The movement toward a P-16 model is driven by a current lack of coherence and alignment from preschool through college. Examples of this vacuum can be found at every level of education. According to the Education Commission of the States' report ABCs of Investing in Student Performance, children who attend a quality preschool program experience higher rates of graduation and enrollment in postsecondary institutions (1996). Yet there is little coordinated effort to link preschool instruction to elementary school instruction. At the elementary and middle school levels, the U.S. Department of Education's Mathematics Equals Opportunity reported that "students who take rigorous mathematics and science courses are much more likely to go to college than those who do not" (1997). Despite this information, college-preparation programs often begin as late as 9th grade.

In A Babel of Standards, Michael Kirst notes that high school students must decipher the maze of admissions-related tests and decisions. In the southeastern United States, for example, there are as many as 75 placement tests and more than 125 combinations of these exams (National Crosstalk, 2000). Finally, at the postsecondary level, colleges and universities increasingly are placing recent high school graduates in remedial math, language and science courses.
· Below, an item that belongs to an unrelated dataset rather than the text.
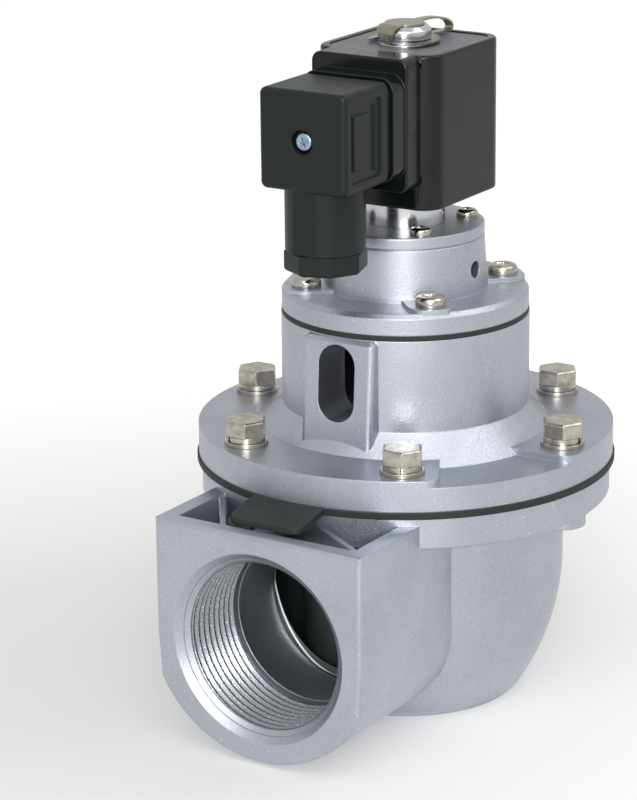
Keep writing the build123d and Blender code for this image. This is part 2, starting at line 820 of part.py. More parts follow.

The Condition of Education 2000 by the National Center for Education Statistics shows that students who take any remedial reading courses are less likely to earn a two- or four-year degree than those who take other combinations of remedial courses. The trend toward remedial coursework in postsecondary education is not only expensive for individual states, but also disturbing in light of new state standards and assessments.

Ultimately, the goal of P-16 reform is to create, as Harold Hodgkinson wrote in All One System, "a single system of education underlying all of the segments" (Institute for Educational Leadership, 1999). As the Consortium for Policy Research in Education said, the time has come to end the long history in American education of segments acting "independently and at cross-purposes from one another" (June 2000).